How does the data below read from its first line through the line containing "return (LID_APEX_S - sqrt((LID_BACK_RADIUS"? Print those lines exactly.

○ ○ ○ ○ ○

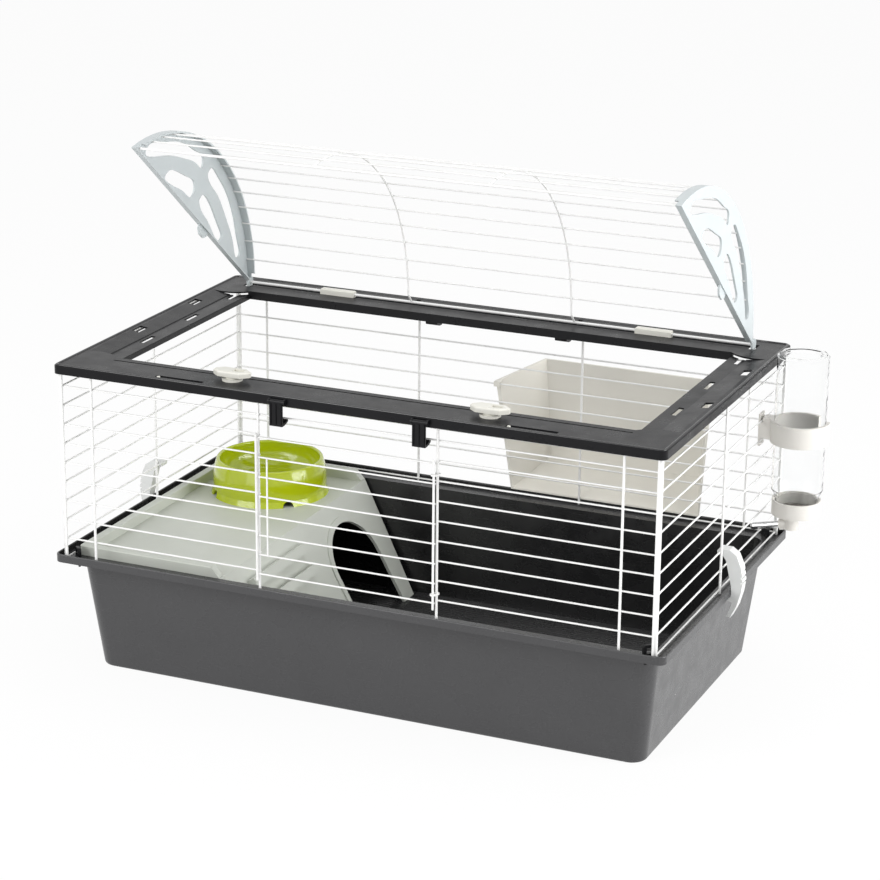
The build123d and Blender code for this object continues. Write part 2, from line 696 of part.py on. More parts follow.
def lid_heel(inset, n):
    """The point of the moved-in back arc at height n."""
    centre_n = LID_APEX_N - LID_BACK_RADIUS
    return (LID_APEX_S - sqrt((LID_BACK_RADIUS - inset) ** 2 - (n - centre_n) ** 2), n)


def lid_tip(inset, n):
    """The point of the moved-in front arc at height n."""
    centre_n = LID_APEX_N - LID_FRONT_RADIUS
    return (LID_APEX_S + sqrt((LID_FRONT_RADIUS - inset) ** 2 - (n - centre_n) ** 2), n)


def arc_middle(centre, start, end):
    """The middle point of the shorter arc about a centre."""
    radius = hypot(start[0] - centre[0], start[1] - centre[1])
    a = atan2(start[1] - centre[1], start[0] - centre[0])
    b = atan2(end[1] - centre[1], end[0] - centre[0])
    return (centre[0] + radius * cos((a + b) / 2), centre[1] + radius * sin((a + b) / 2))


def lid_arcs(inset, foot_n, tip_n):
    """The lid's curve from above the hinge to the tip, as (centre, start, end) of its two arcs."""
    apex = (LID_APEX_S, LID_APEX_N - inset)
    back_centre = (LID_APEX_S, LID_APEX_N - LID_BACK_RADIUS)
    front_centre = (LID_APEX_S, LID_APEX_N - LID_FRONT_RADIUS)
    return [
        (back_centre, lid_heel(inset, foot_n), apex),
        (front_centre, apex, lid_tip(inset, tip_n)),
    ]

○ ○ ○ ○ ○

# Response to this task:
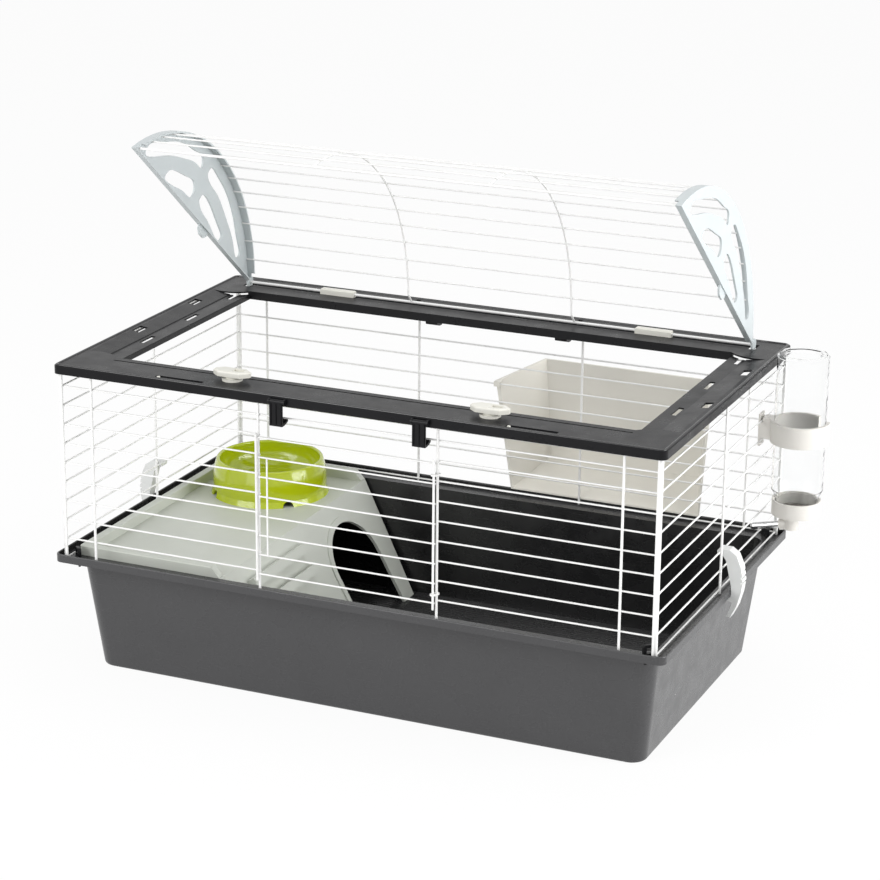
The build123d and Blender code for this object continues. Write part 2, from line 696 of part.py on. More parts follow.
def lid_heel(inset, n):
    """The point of the moved-in back arc at height n."""
    centre_n = LID_APEX_N - LID_BACK_RADIUS
    return (LID_APEX_S - sqrt((LID_BACK_RADIUS - inset) ** 2 - (n - centre_n) ** 2), n)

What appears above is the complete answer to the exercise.